— start of Data rows —

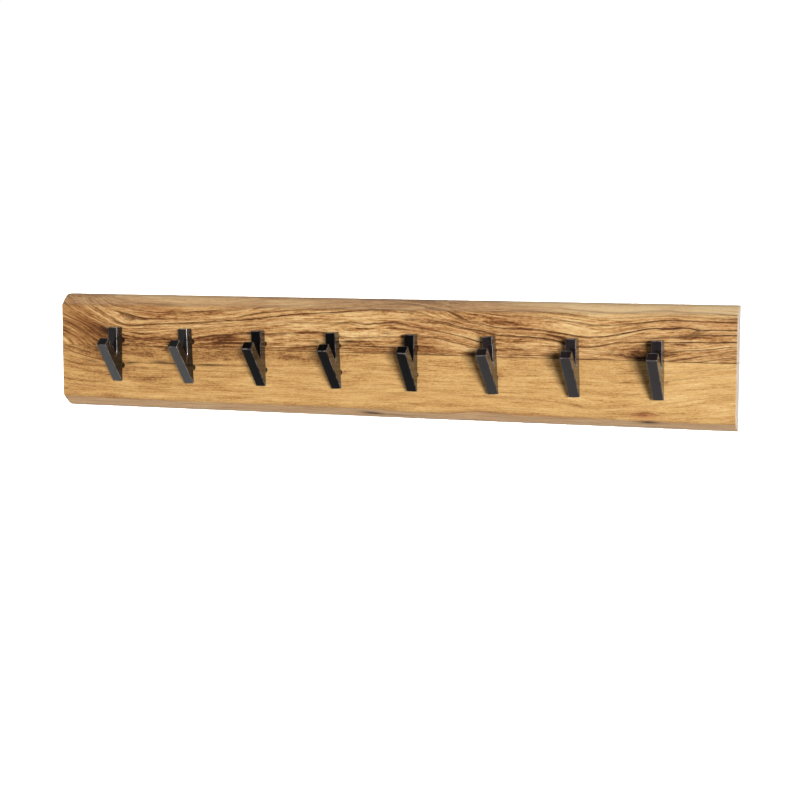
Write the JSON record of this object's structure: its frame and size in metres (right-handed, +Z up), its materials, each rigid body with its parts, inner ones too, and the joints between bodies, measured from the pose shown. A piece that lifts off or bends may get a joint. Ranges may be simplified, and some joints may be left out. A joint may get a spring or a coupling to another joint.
{
  "type": "wall hook rack",
  "caption": "Wall coat rack: a live-edge wooden board of two glued staves with a row of fixed black cast-iron V hooks standing off it on sleeves, hung on two keyhole plates.",
  "frame": {"origin": "centre of the board's back face, in the plane of the wall", "axes": "+X to the right along the board as seen from the room, +Y into the wall, +Z up; the hooks reach out towards -Y"},
  "size_m": [1.19, 0.1084, 0.2],
  "materials": {
    "upper_wood": "oiled, open grain, dark brown figure",
    "lower_wood": "oiled, open grain, honey",
    "hook_iron": "black, satin to gloss lacquer over casting skin",
    "sleeve_steel": "black satin",
    "zinc_steel": "bright zinc plate",
    "plate_steel": "pressed steel, zinc plated"
  },
  "bodies": {
    "root": {"hook_1": "hook_iron", "hook_2": "hook_iron", "hook_3": "hook_iron", "hook_4": "hook_iron", "hook_5": "hook_iron", "hook_6": "hook_iron", "hook_7": "hook_iron", "hook_8": "hook_iron", "hook_screw_washers": "zinc_steel", "hook_screws": "zinc_steel", "keyhole_plate_left": "plate_steel", "keyhole_plate_right": "plate_steel", "lower_sleeve_1": "sleeve_steel", "lower_sleeve_2": "sleeve_steel", "lower_sleeve_3": "sleeve_steel", "lower_sleeve_4": "sleeve_steel", "lower_sleeve_5": "sleeve_steel", "lower_sleeve_6": "sleeve_steel", "lower_sleeve_7": "sleeve_steel", "lower_sleeve_8": "sleeve_steel", "lower_stave": "lower_wood", "plate_screws": "zinc_steel", "upper_sleeve_1": "sleeve_steel", "upper_sleeve_2": "sleeve_steel", "upper_sleeve_3": "sleeve_steel", "upper_sleeve_4": "sleeve_steel", "upper_sleeve_5": "sleeve_steel", "upper_sleeve_6": "sleeve_steel", "upper_sleeve_7": "sleeve_steel", "upper_sleeve_8": "sleeve_steel", "upper_stave": "upper_wood"}
  },
  "joints": []
}
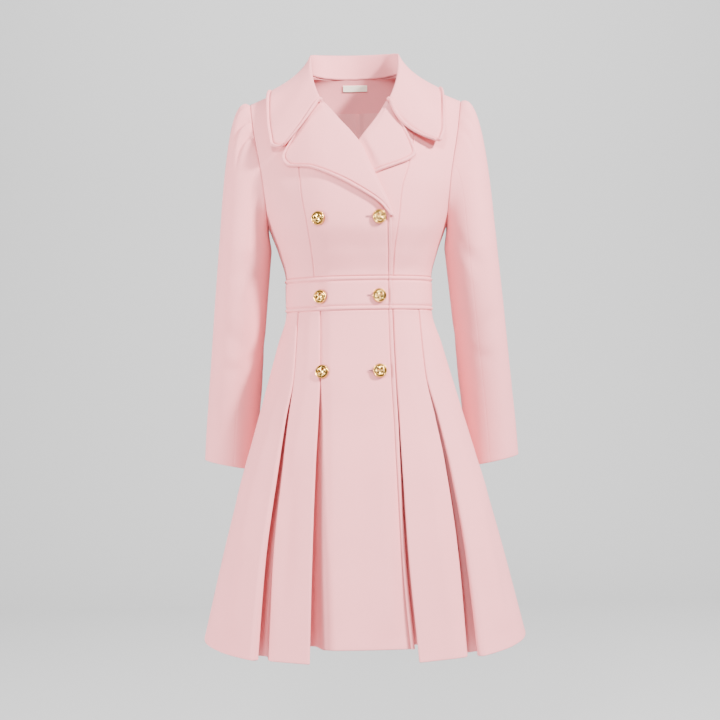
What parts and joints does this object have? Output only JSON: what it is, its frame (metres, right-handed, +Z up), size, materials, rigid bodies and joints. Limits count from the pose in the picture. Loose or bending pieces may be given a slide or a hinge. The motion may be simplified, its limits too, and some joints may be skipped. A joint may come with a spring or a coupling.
{
  "type": "flared coat",
  "caption": "Pale pink double-breasted coat with a wide notched collar, waist band and pleated flared skirt, held open and hollow as worn.",
  "frame": {"origin": "midway between the two side neck points, where the wearer's shoulders hold the coat", "axes": "+Z up along the body, -Y out of the closed front, +X towards the wearer's left sleeve"},
  "size_m": [0.54, 0.3267, 1.0009],
  "materials": {
    "wool": "matte",
    "lining": "satin",
    "label": "matte",
    "button_metal": "polished"
  },
  "bodies": {
    "root": {"front_right_side": "wool", "front_left_side": "wool", "front_right_centre": "wool", "front_left_centre": "wool", "back_centre": "wool", "back_left_side": "wool", "back_right_side": "wool", "waistband_right": "wool", "waistband_left": "wool", "waistband_back": "wool", "skirt_front_right_side": "wool", "skirt_front_right_middle": "wool", "skirt_front_left_side": "wool", "skirt_front_left_middle": "wool", "skirt_front_right_centre": "wool", "skirt_front_left_centre": "wool", "skirt_back_left": "wool", "skirt_back_right": "wool", "skirt_back_centre": "wool", "lapel_right": "wool", "lapel_left": "wool", "collar": "wool", "sleeve_left_upper": "wool", "sleeve_left_under": "wool", "sleeve_right_upper": "wool", "sleeve_right_under": "wool", "neck_facing": "wool", "back_lining": "lining", "neck_label": "label", "button_right_top": "button_metal", "button_left_top": "button_metal", "button_right_waist": "button_metal", "button_left_waist": "button_metal", "button_right_skirt": "button_metal", "button_left_skirt": "button_metal"}
  },
  "joints": []
}
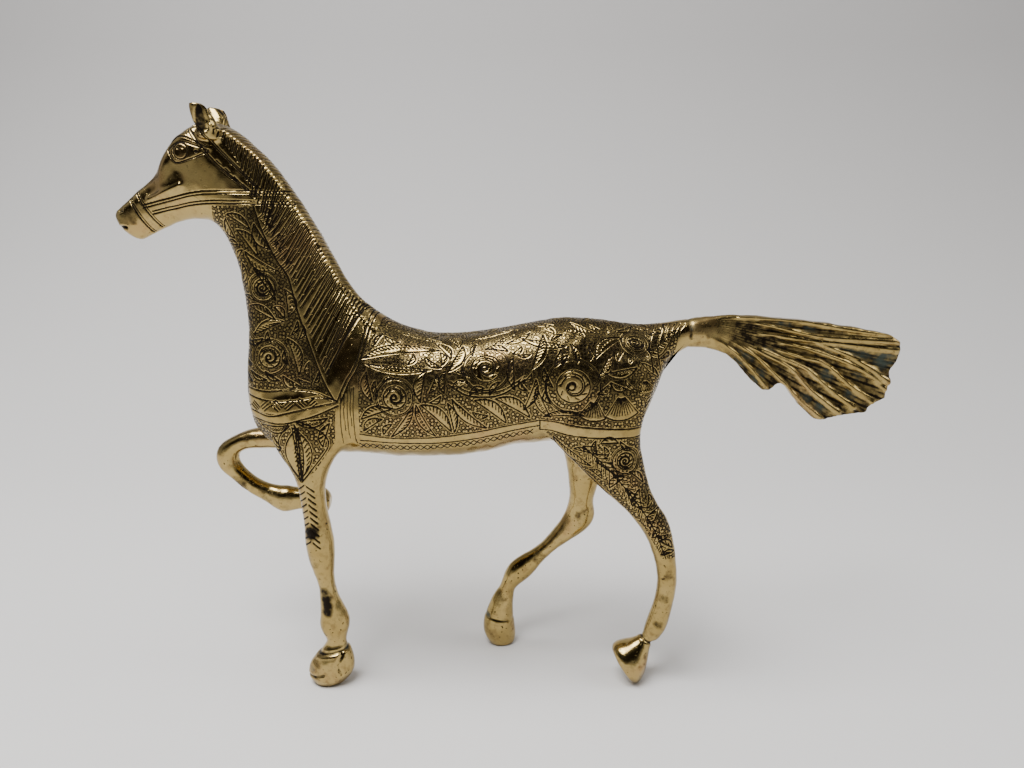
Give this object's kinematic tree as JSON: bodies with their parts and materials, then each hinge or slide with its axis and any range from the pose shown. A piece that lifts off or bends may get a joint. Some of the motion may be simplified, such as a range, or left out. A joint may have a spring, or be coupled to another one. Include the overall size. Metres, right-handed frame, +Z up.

— end of Data rows —

§ **What is expected**
In the records above, locate each line with the word "handed". Copy all such lines.

§ **Finished task**
Write the JSON record of this object's structure: its frame and size in metres (right-handed, +Z up), its materials, each rigid body with its parts, inner ones too, and the joints between bodies, measured from the pose shown. A piece that lifts off or bends may get a joint. Ranges may be simplified, and some joints may be left out. A joint may get a spring or a coupling to another joint.
What parts and joints does this object have? Output only JSON: what it is, its frame (metres, right-handed, +Z up), size, materials, rigid bodies and joints. Limits count from the pose in the picture. Loose or bending pieces may be given a slide or a hinge. The motion may be simplified, its limits too, and some joints may be skipped. A joint may come with a spring or a coupling.
Give this object's kinematic tree as JSON: bodies with their parts and materials, then each hinge or slide with its axis and any range from the pose shown. A piece that lifts off or bends may get a joint. Some of the motion may be simplified, such as a range, or left out. A joint may have a spring, or be coupled to another one. Include the overall size. Metres, right-handed frame, +Z up.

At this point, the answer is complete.